Although not originally included in the Toyota Production system, many lean practitioners and masters point to a seventh waste
- Waste of unused talent and ingenuity in the manufacturing system
Different tools and concepts
The concept of Lean Manufacturing requires a persistent chase of reducing waste within the manufacturing process. Waste is anything that customers do not believe adds value and for which they are not willing to pay a price for. This requires continuous and consistent improvement.
- Heijunka : The production levelling or smoothing that seeks to manufacture a continuous flow of production, releasing work to the plant at the required rate and avoiding the unnecessary interruptions.
- Kanban : It is a signal mainly physical, such as tag or an empty bin, or electronically sent through a system to streamline processes and create just in time delivery of the products.
- Jidoka : It is a method of providing machines and humans with the ability to detect an abnormality in the process and stop work until it is corrected.
- Anon : It is a visual aid, such as a flashing light, that alarms workers to a specific problem.
- Poka-yoke : It is a mechanism that safeguards against human error, such as an indicator light that turns on if a necessary step was missed during the manufacturing process, a sign given when a bolt was tightened the correct number of times or a system that blocks the next step until all the previous steps are completed in an efficient manner.
- 5S : It is a set of practices for organizing workspaces to create efficient, effective, and safe areas for the company workers which prevent wasted effort and time. 5S mainly harps on the organization and cleanliness of the systems and processes.
- Cycle time : How long it takes to produce a part of the product or complete a process.
Lean Manufacturing Examples
1) Nike Goes Lean
The trendy and youth targeting apparel brand worked towards lean manufacturing with NGOs and fellow manufacturers on the various sustainability projects.

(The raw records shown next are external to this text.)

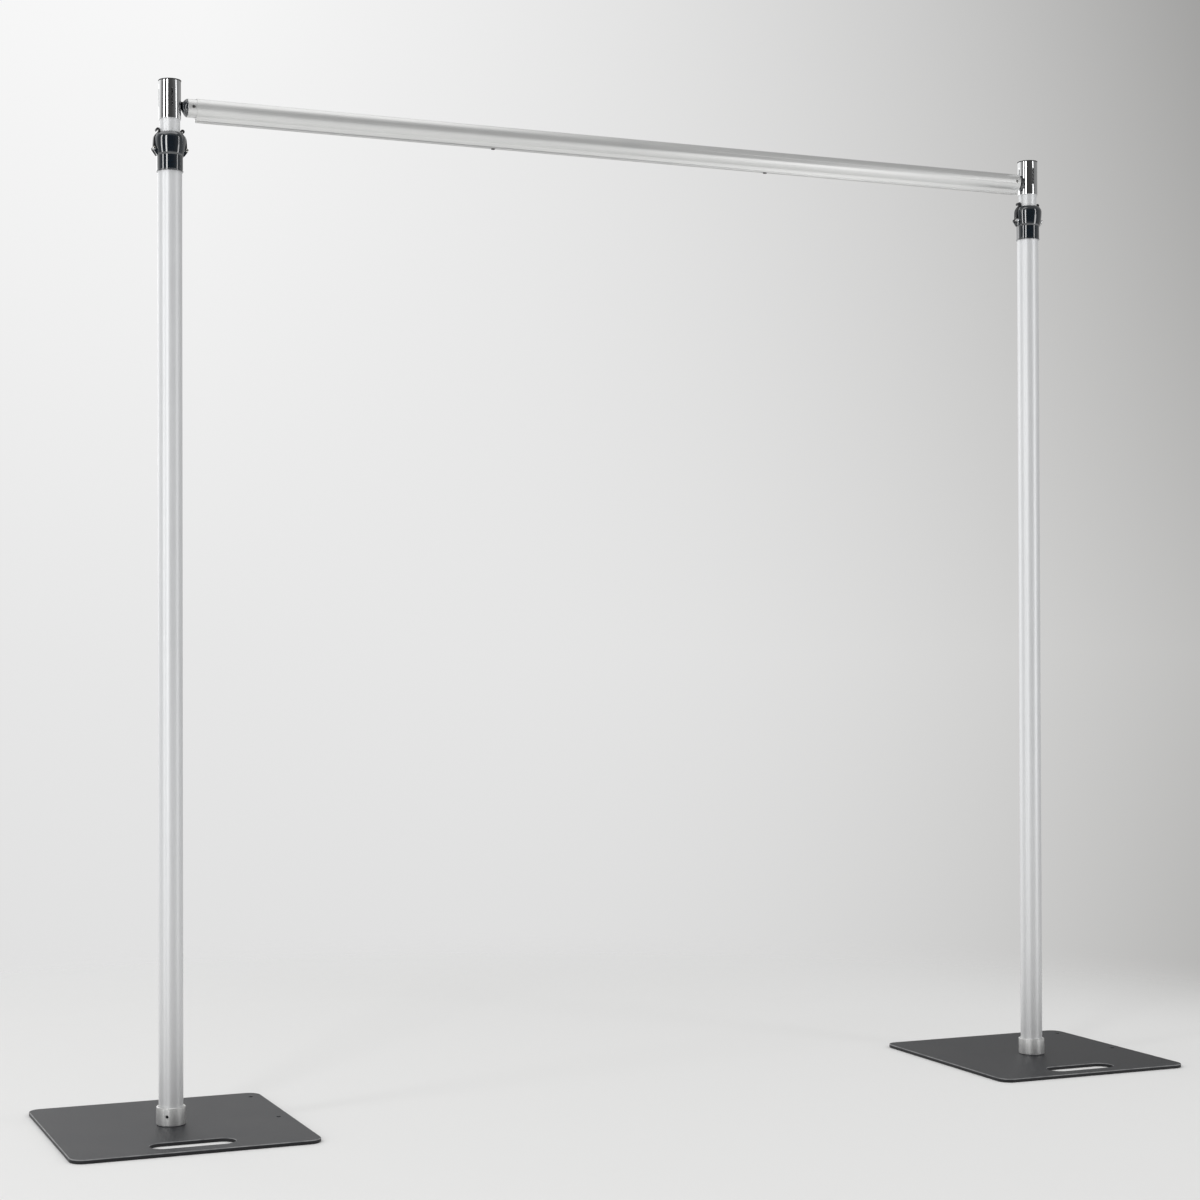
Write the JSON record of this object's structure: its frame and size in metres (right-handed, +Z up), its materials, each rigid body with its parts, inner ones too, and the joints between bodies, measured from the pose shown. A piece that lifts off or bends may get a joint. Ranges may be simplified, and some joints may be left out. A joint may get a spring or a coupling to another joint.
{
  "type": "pipe and drape backdrop",
  "caption": "Free-standing backdrop frame: telescoping uprights on flat steel bases, joined by a telescoping crossbar that hooks into slotted heads; no drape.",
  "frame": {"origin": "on the floor, midway between the two uprights' axes and midway between the bases' front and back edges", "axes": "+X along the crossbar from the left stand to the right stand, +Y from the front of the bases, where the hand slots are, to the back, +Z up"},
  "size_m": [2.59, 0.5, 2.1421],
  "materials": {
    "powder_coat": "satin charcoal powder coat, fine texture",
    "satin_aluminium": "satin anodised",
    "chrome": "polished",
    "zinc_steel": "bright zinc",
    "black_gloss": "glossy moulded",
    "black_satin": "satin moulded",
    "black_steel": "black coated steel"
  },
  "bodies": {
    "left_stand": {"left_base_plate": "powder_coat", "left_spigot": "zinc_steel", "left_spigot_bolt": "zinc_steel", "left_socket_ring": "satin_aluminium", "left_set_screw": "black_steel", "left_upright_tube": "satin_aluminium", "left_upper_bush": "black_satin", "left_slip_collar": "black_gloss", "left_inner_lever_pin": "zinc_steel", "left_outer_lever_pin": "zinc_steel", "left_inner_lever_spring": "zinc_steel", "left_outer_lever_spring": "zinc_steel"},
    "left_mast": {"left_mast_tube": "satin_aluminium", "left_mast_guide": "black_satin", "left_slotted_head": "chrome", "left_head_cap": "black_satin"},
    "crossbar_inner": {"inner_bar_tube": "satin_aluminium", "inner_bar_guide": "black_satin", "left_end_plug": "black_gloss", "left_plug_screw": "zinc_steel", "left_hook": "black_steel"},
    "crossbar_outer": {"outer_bar_tube": "satin_aluminium", "right_end_plug": "black_gloss", "right_plug_screw": "zinc_steel", "right_hook": "black_steel", "left_track_stop": "black_satin", "right_track_stop": "black_satin"},
    "right_stand": {"right_base_plate": "powder_coat", "right_spigot": "zinc_steel", "right_spigot_bolt": "zinc_steel", "right_socket_ring": "satin_aluminium", "right_set_screw": "black_steel", "right_upright_tube": "satin_aluminium", "right_upper_bush": "black_satin", "right_slip_collar": "black_gloss", "right_inner_lever_pin": "zinc_steel", "right_outer_lever_pin": "zinc_steel", "right_inner_lever_spring": "zinc_steel", "right_outer_lever_spring": "zinc_steel"},
    "right_mast": {"right_mast_tube": "satin_aluminium", "right_mast_guide": "black_satin", "right_slotted_head": "chrome", "right_head_cap": "black_satin"},
    "left_inner_lock": {"left_inner_lever": "black_satin"},
    "left_outer_lock": {"left_outer_lever": "black_satin"},
    "right_inner_lock": {"right_inner_lever": "black_satin"},
    "right_outer_lock": {"right_outer_lever": "black_satin"}
  },
  "joints": [
    {"name": "left_mast_slide", "type": "slide", "parent": "left_stand", "child": "left_mast", "axis": [0, 0, 1], "range_m": [0, 1.5]},
    {"name": "right_stand_slide", "type": "slide", "parent": "left_stand", "child": "right_stand", "axis": [1, 0, 0], "range_m": [0, 1.5]},
    {"name": "right_mast_slide", "type": "slide", "parent": "right_stand", "child": "right_mast", "axis": [0, 0, 1], "range_m": [0, 1.5]},
    {"name": "crossbar_lift", "type": "slide", "parent": "left_mast", "child": "crossbar_inner", "axis": [0, 0, 1], "range_m": [0, 0.022]},
    {"name": "crossbar_extension", "type": "slide", "parent": "crossbar_inner", "child": "crossbar_outer", "axis": [1, 0, 0], "range_m": [0, 1.5]},
    {"name": "left_inner_lever_hinge", "type": "hinge", "parent": "left_stand", "child": "left_inner_lock", "pos_m": [-1.0112, 0, 1.9985], "axis": [0, 1, 0], "range_deg": [0, 10], "stiffness_Nm_per_rad": 0.2, "springref_deg": -5.73},
    {"name": "left_outer_lever_hinge", "type": "hinge", "parent": "left_stand", "child": "left_outer_lock", "pos_m": [-1.0788, 0, 1.9985], "axis": [0, -1, 0], "range_deg": [0, 10], "stiffness_Nm_per_rad": 0.2, "springref_deg": -5.73},
    {"name": "right_inner_lever_hinge", "type": "hinge", "parent": "right_stand", "child": "right_inner_lock", "pos_m": [1.0112, 0, 1.9985], "axis": [0, -1, 0], "range_deg": [0, 10], "stiffness_Nm_per_rad": 0.2, "springref_deg": -5.73},
    {"name": "right_outer_lever_hinge", "type": "hinge", "parent": "right_stand", "child": "right_outer_lock", "pos_m": [1.0788, 0, 1.9985], "axis": [0, 1, 0], "range_deg": [0, 10], "stiffness_Nm_per_rad": 0.2, "springref_deg": -5.73}
  ],
  "couplings": [
    {"joint": "right_mast_slide", "follows": "left_mast_slide", "ratio": 1},
    {"joint": "crossbar_extension", "follows": "right_stand_slide", "ratio": 1}
  ]
}
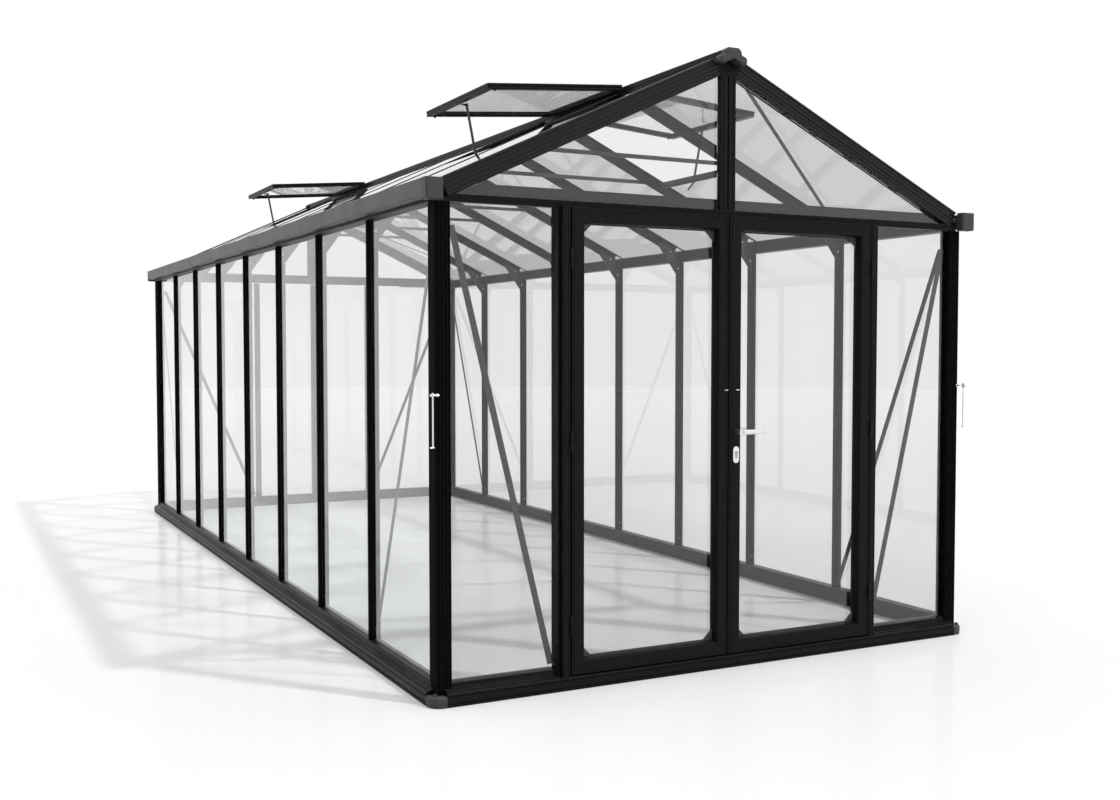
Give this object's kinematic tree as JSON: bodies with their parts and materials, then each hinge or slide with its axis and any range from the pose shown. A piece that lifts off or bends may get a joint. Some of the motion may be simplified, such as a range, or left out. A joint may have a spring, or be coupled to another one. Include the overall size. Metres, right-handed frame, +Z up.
{
  "type": "greenhouse",
  "caption": "Walk-in glass greenhouse with a dark metal frame, gabled roof, hinged double door, opening roof vents and rain gutters.",
  "frame": {"origin": "centre of the base frame's footprint on the ground", "axes": "+X to the right as seen from the door, +Y from the door gable to the rear gable, +Z up"},
  "size_m": [2.662, 6.207, 2.5351],
  "materials": {
    "dark_aluminium": "satin powder coat on extruded aluminium",
    "base_coat": "satin powder coat on extruded aluminium",
    "gutter_coat": "satin powder coat, dark grey",
    "moulding": "fine moulded texture",
    "glass": "clear toughened glass",
    "zinc": "bright zinc plate",
    "satin_metal": "satin",
    "buffer_rubber": "matt"
  },
  "bodies": {
    "frame": {"base_corner_feet": "moulding", "base_rails": "base_coat", "braces": "dark_aluminium", "collar_ties": "dark_aluminium", "corner_posts": "dark_aluminium", "door_hinge_brackets": "dark_aluminium", "door_jambs": "dark_aluminium", "eave_rails": "dark_aluminium", "frame_bolts": "zinc", "gable_glass_front": "glass", "gable_glass_rear": "glass", "gable_posts": "dark_aluminium", "gable_rafters": "dark_aluminium", "gable_tie_beams": "dark_aluminium", "gutter_end_caps": "moulding", "gutters": "gutter_coat", "haunch_gussets": "dark_aluminium", "hook_studs": "zinc", "ridge_beam": "dark_aluminium", "ridge_end_caps": "moulding", "roof_glass_left": "glass", "roof_glass_right": "glass", "roof_glazing_caps": "dark_aluminium", "roof_rafters_left": "dark_aluminium", "roof_rafters_right": "dark_aluminium", "vent_sills": "dark_aluminium", "wall_glass_left": "glass", "wall_glass_right": "glass", "wall_glazing_caps": "dark_aluminium", "wall_posts_left": "dark_aluminium", "wall_posts_right": "dark_aluminium"},
    "door_left": {"door_left_frame": "dark_aluminium", "door_left_glass": "glass", "door_left_corner_plates": "dark_aluminium", "door_left_hinges": "dark_aluminium", "door_left_hook_eye": "zinc"},
    "door_right": {"door_right_frame": "dark_aluminium", "door_right_glass": "glass", "door_right_corner_plates": "dark_aluminium", "door_right_hinges": "dark_aluminium", "door_right_hook_eye": "zinc", "lock_case": "zinc", "lock_escutcheons": "satin_metal", "key_cylinder": "satin_metal"},
    "lever": {"lever_handle": "satin_metal"},
    "latch": {"latch_bolt": "zinc"},
    "hook_right": {"door_hook_right": "zinc"},
    "hook_left": {"door_hook_left": "zinc"},
    "vent_left_front": {"vent_left_front_frame": "dark_aluminium", "vent_left_front_glass": "glass", "vent_left_front_buffers": "buffer_rubber"},
    "stay_left_front": {"vent_left_front_stay": "dark_aluminium"},
    "vent_left_rear": {"vent_left_rear_frame": "dark_aluminium", "vent_left_rear_glass": "glass", "vent_left_rear_buffers": "buffer_rubber"},
    "stay_left_rear": {"vent_left_rear_stay": "dark_aluminium"},
    "vent_right_front": {"vent_right_front_frame": "dark_aluminium", "vent_right_front_glass": "glass", "vent_right_front_buffers": "buffer_rubber"},
    "stay_right_front": {"vent_right_front_stay": "dark_aluminium"}
  },
  "joints": [
    {"name": "door_right_swing", "type": "hinge", "parent": "frame", "child": "door_right", "pos_m": [0.7375, -3.0795, 0.96], "axis": [0, 0, 1], "range_deg": [0, 165]},
    {"name": "door_left_swing", "type": "hinge", "parent": "frame", "child": "door_left", "pos_m": [-0.7375, -3.0795, 0.96], "axis": [0, 0, -1], "range_deg": [0, 165]},
    {"name": "lever_turn", "type": "hinge", "parent": "door_right", "child": "lever", "pos_m": [0.022, -3.0495, 0.975], "axis": [0, 1, 0], "range_deg": [0, 45], "stiffness_Nm_per_rad": 0.6, "springref_deg": -34.38},
    {"name": "latch_slide", "type": "slide", "parent": "door_right", "child": "latch", "axis": [1, 0, 0], "range_m": [0, 0.0081]},
    {"name": "hook_right_swing", "type": "hinge", "parent": "frame", "child": "hook_right", "pos_m": [1.298, -3.062, 1.147], "axis": [-1, 0, 0], "range_deg": [0, 60]},
    {"name": "hook_left_swing", "type": "hinge", "parent": "frame", "child": "hook_left", "pos_m": [-1.298, -3.062, 1.147], "axis": [-1, 0, 0], "range_deg": [0, 60]},
    {"name": "vent_right_front_swing", "type": "hinge", "parent": "frame", "child": "vent_right_front", "pos_m": [0.03, -1.875, 2.522], "axis": [0, -1, 0], "range_deg": [-20.2, 3]},
    {"name": "stay_right_front_hang", "type": "hinge", "parent": "vent_right_front", "child": "stay_right_front", "pos_m": [0.6583, -1.875, 2.4512], "axis": [0, -1, 0], "range_deg": [-3, 20.2]},
    {"name": "vent_left_front_swing", "type": "hinge", "parent": "frame", "child": "vent_left_front", "pos_m": [-0.03, -1.875, 2.522], "axis": [0, 1, 0], "range_deg": [-20.2, 3]},
    {"name": "stay_left_front_hang", "type": "hinge", "parent": "vent_left_front", "child": "stay_left_front", "pos_m": [-0.6583, -1.875, 2.4512], "axis": [0, 1, 0], "range_deg": [-3, 20.2]},
    {"name": "vent_left_rear_swing", "type": "hinge", "parent": "frame", "child": "vent_left_rear", "pos_m": [-0.03, 1.875, 2.522], "axis": [0, 1, 0], "range_deg": [-20.2, 3]},
    {"name": "stay_left_rear_hang", "type": "hinge", "parent": "vent_left_rear", "child": "stay_left_rear", "pos_m": [-0.6583, 1.875, 2.4512], "axis": [0, 1, 0], "range_deg": [-3, 20.2]}
  ],
  "couplings": [
    {"joint": "latch_slide", "follows": "lever_turn", "m_per_rad": 0.010186},
    {"joint": "stay_right_front_hang", "follows": "vent_right_front_swing", "ratio": -1},
    {"joint": "stay_left_front_hang", "follows": "vent_left_front_swing", "ratio": -1},
    {"joint": "stay_left_rear_hang", "follows": "vent_left_rear_swing", "ratio": -1}
  ]
}
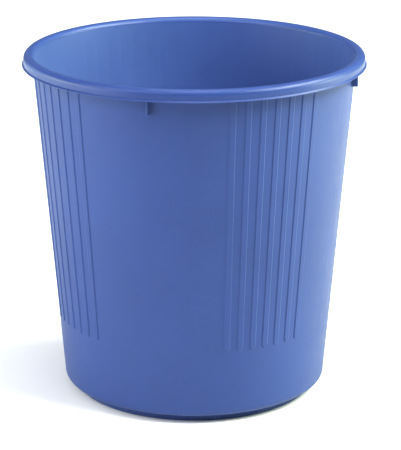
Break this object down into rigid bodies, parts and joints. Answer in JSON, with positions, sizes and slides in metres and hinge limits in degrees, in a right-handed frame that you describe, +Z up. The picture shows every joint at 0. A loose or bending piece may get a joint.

They worked with the Fair Labor Association to create performance indicators and sustainable sourcing plus also launched the Sustainable Apparel Coalition with the US Environmental Protection Agency and other manufacturers, and in the process saved a lot of money on energy and waste materials.
- The Toyota philosophy and it truly is a philosophy has helped make the brand Toyota amongst the world top three car company and has resulted in the Lean Manufacturing concept that is replicated worldwide.
- Lean Manufacturing is a management philosophy and the concept is derived mainly from the Toyota Production System, an integrated socio-technical system which includes its management philosophy and practices.
- A socio-technical system is an approach to complex organizational design that recognizes the interaction between people and technology in workplaces during the manufacturing processes.
The above article was a complete look into Lean manufacturing and on Lean Manufacturing Principles, tools and techniques with examples.